To say ‘Bambi isn’t for kids’ would deny them a film that can offer this valuable learning opportunity, and to follow that line of logic would mean putting its biggest imitator, The Lion King, under the same bus. Often referred to as African Bambi during production, the team behind the ’90s megahit fully admit to using Bambi as a blueprint, especially in regards to its climax and Bambi‘s original depiction of The Circle of Life.

To be fair, The Lion King‘s “circle” feels more in line with pro-capitalism values with Mufasa’s take on trickle-down economics where the upper class give back to their community only when they’re dead—i.e. their “bodies become the grass and the antelope eat the grass.” Bambi‘s “circle” on the other hand feels more representative of the sustainable quality of nature.

Spring graces the land with rain (depicted wondrously with the catchy tune April Showers) just as Winter deprives it through arduously harsh conditions (“Winter sure is long, isn’t it?”). Bambi observes these ebbs and flows objectively throughout his life until he reaches the same status as The Great Prince of the Forest—the oldest stag respected for his wisdom—and gives life to two fawns ready to embark on the same cycle. Their growth will also rely on the world’s two big inevitabilities—beauty and danger.

Man is the film’s biggest source of danger, depicted here as a faceless and voiceless force of nature akin to an earthquake or a hurricane. Recreational hunters at the time were quite unhappy about it, though Walt Disney wanted to go way harder by showing a hunter burning alive in the forest fire he created. The moment would’ve driven home the idea of man being the destroyer of everything—including themselves—but they cut the scene, choosing instead to not show any human beings on screen.

Ponder on that. A feature-length film in 1942 that didn’t show a single human being on screen. It was unheard of. On top of that, the studio also chose to innovate through inspired background work and a revolutionary approach to animating personified animals.

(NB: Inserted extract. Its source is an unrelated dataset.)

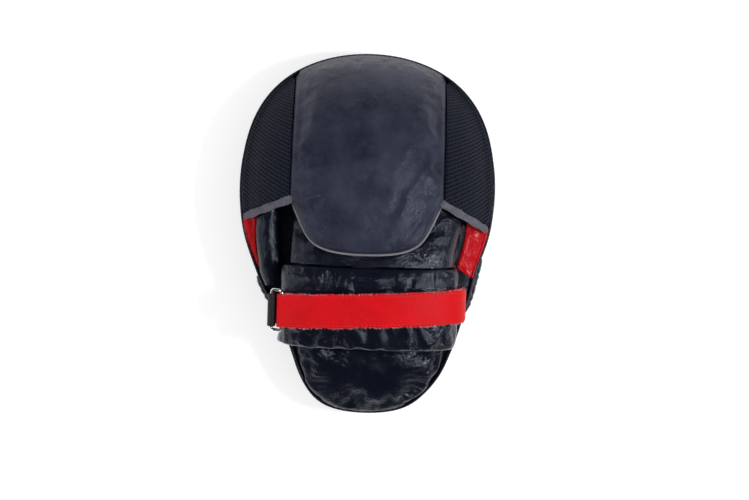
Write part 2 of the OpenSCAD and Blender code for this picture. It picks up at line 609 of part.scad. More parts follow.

And the spine of this production? A story that isn’t really a story but more of a freeform rumination on innocence, adaptation, the natural world, and the cyclical nature of life.

It’s hard to imagine the inevitable Disney “live-action” remake showing any of the original’s boldness to defy convention—or to be more faithful to Salten’s bleaker text. Bambi II, 2006’s retconning abomination of a sequel, didn’t do either of those things. And Scott Jeffrey, director of childhood hit job horror Winnie-the-Pooh: Blood and Honey, will do exactly what is expected of him with the upcoming Bambi: The Reckoning.

Really, no film needs to retrace Bambi‘s hoofprints. It continues to be a powerful cinematic experience that shows us, and reminds us of, the wondrous details of the natural world that we eventually take for granted.

As such, the film grows and changes with whoever continues to view it throughout their life. As as a child, you relate to Bambi’s curious nature. As a young adult, you become more attached to its themes of wisdom and rejuvenation. As an older adult, you recognise its status as a great work of art.

Bambi isn’t just a film for kids; it’s a film for everyone. It’s ageless.